Governor Justice on gas tax holiday: ‘It’s dead’

Gov. Jim Justice has a final prognosis for a gas tax holiday in West Virginia.

“It’s dead. It’s gone. That situation is over.”

Justice made that declaration in a wide-ranging news briefing today, after opening the possibility of a break on the 36-cents-a-gallon gas tax earlier this week.

Debate over the gasoline tax has rekindled as prices have spiked to about $5 a gallon. Today’s average price for a gallon of regular gasoline in West Virginia is $4.82, according to AAA.

Several states, including neighboring Maryland, have allowed gas tax holidays as prices hit historic levels. Democratic lawmakers in West Virginia have been pushing for such a holiday for several months.

Stephen Baldwin

Senate Minority Leader Stephen Baldwin, D-Greenbrier, today expressed disappointment over the governor’s conclusion.

“People are hurting badly and we can do something to make gas more affordable right now here in West Virginia. A gas tax holiday would save folks $7 each trip to the pump. For those of us who aren’t rich, that adds up to a lot of money. It’s enough to pay for a commute to work, two gallons of milk, or a prescription co-pay,” Baldwin stated following the governor’s remarks.

Baldwin alluded to more than $1 billion the state has brought in so far this fiscal year beyond the general fund revenue estimates. “To sit on $1.1 billion in Charleston while West Virginia families make sacrifices is just plain wrong,” he said.
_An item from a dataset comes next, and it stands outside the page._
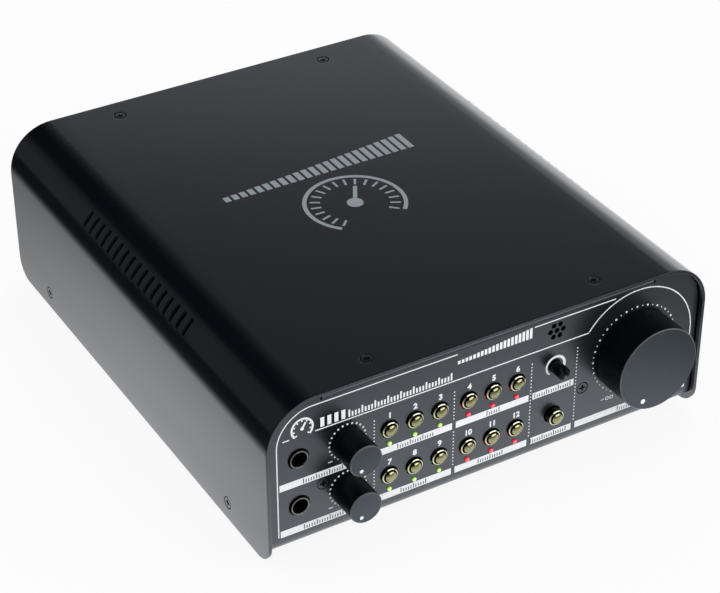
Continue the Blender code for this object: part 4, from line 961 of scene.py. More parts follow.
def makeTalkbackShaft():
    # a slim shaft with a bevelled end and a slot across it
    look = {"edge": 0.00045, "soft": 0.0002, "slotWidth": 0.0020, "slotDepth": 0.0017, "slotTurn": 112,
            "steps": 48}
    place, radius, length = frontSpan("talkback_level_shaft")
    profile = [(0, 0), (radius - look["edge"], 0), (radius, look["edge"]), (radius, length), (0, length)]
    body = solid("shaft", turnedPart(softened(profile, look["soft"]), look["steps"]))
    slot = plateStack(3 * radius, look["slotWidth"], leastRadius, [(-cutMargin, 0), (look["slotDepth"], 0)])
    turn = Matrix.Rotation(-math.radians(look["slotTurn"]), 3, "Y")
    slot["points"] = slot["points"] @ np.array(turn).T
    parts = carried([meshPart(cutAway("shaft", body, [slot]))], place)
    # the shaft takes the knobs' darker side finish, painted shade
    makePiece("talkback_level_fine", parts, ["knobSideShade"], "talkback_level",
              ["talkback_level_shaft"], sharp=40)


def makeKnobs():
    makeKnob("volume_knob", volumeLook)
    makeKnob("headphone_1_knob", levelLook)
    makeKnob("headphone_2_knob", levelLook)
    makeTalkbackShaft()


makeKnobs()
print("knobs made")

# Push buttons and the lamps under them

buttonLook = {
    "radius": 0.0037,
    "length": 0.0062,
    "dome": (0.00245, 0.0046),      # reach and ball radius of the domed middle
    "groove": (0.00312, 0.00085),   # the groove round it, painted black as shade: where it ends, and how deep
    "bevel": (0.00050, 0.00018),    # the sloped rim: how far from the dome's foot it starts, and its rounding
    "slope": 0.0003,
    "skirt": 0.0010,
    "stem": 0.0015,
    "steps": 72,
}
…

Until Monday, Justice had expressed skepticism, saying such a break would be temporary and wouldn’t get to the root causes for high gasoline prices. The governor has also worried about whether a holiday would disrupt the way West Virginia pays its obligations on road bonds.

But then, early this week, Justice alluded to possibility.

“I’ve done a lot of thinking about maybe a gas tax holiday, and I want to hold up just a little bit longer until maybe our next briefing,” said Justice, a Republican, earlier this week. “But between now and then I’ll make a decision with regard to that.

“But I do think that if we can help our folks — and I believe that there’s surely enough room to be able to help — but I do think that’s something that maybe, just maybe with families right now thinking about going on vacation and things like that — if there’s a way to help for one month, maybe a one-month holiday, I don’t think it would be detrimental to us from the standpoint of our ability to do all the good stuff that we do in regard to roads.”

Today, the governor said that time gave members of the legislative majority time to make clear that they don’t believe the gas tax holiday is a good idea.

“We really hadn’t heard from the majority of the Legislature,” he said. “We hadn’t heard from them and they were probably being pretty silent. You know, a lot of people are questioning me — why am I not moving on this? And I really felt pretty strongly that it would be a waste of time. Well, we heard from the majority did we not? And they do not have an interest.”

House Speaker Roger Hanshaw and Senate President Craig Blair, both Republicans, had already put out a statement on March 18 saying a gas tax holiday is among policies “that sound good but, in reality, would do far more damage to our state in the long term.”

The two legislative leaders said people deserve a financial break, but said the state can’t risk interrupting a dedicated payment source for its bond obligations.

Nevertheless, leaders in the legislative majority reiterated their concerns about the gas tax holiday again after Justice brought it up. “The gas tax is a knee-jerk reaction, and it’s shortsighted,” Blair said Tuesday on MetroNews’ “Talkline.”

House Finance Chairman Eric Householder concurred while speaking today on Panhandle Live on WEPM Radio. “I have to agree that it’s a little short-sighted,” said Householder, R-Berkeley.

Householder underscored the worry that suspending the gas tax could imperil the state’s bond obligations and also expressed concern that the state could miss opportunities for matching highways dollars.

The governor today called legislative Democrats “grandstanders” for continuing to push for the gas tax holiday.

Richard Lindsay

Yesterday, the Democrats had praised his consideration of the temporary tax break. They hoped he would decide to push for legislative approval or wield his emergency powers.

“I think the governor is finally listening to people who are saying to him the same things that we are hearing,” said Senator Richard Lindsay, D-Kanawha.

Justice today said the tax break would be create more complications than providing relief.

“I didn’t think it was a good idea before,” Justice said, “and to be honest I still don’t think it’s a good idea.”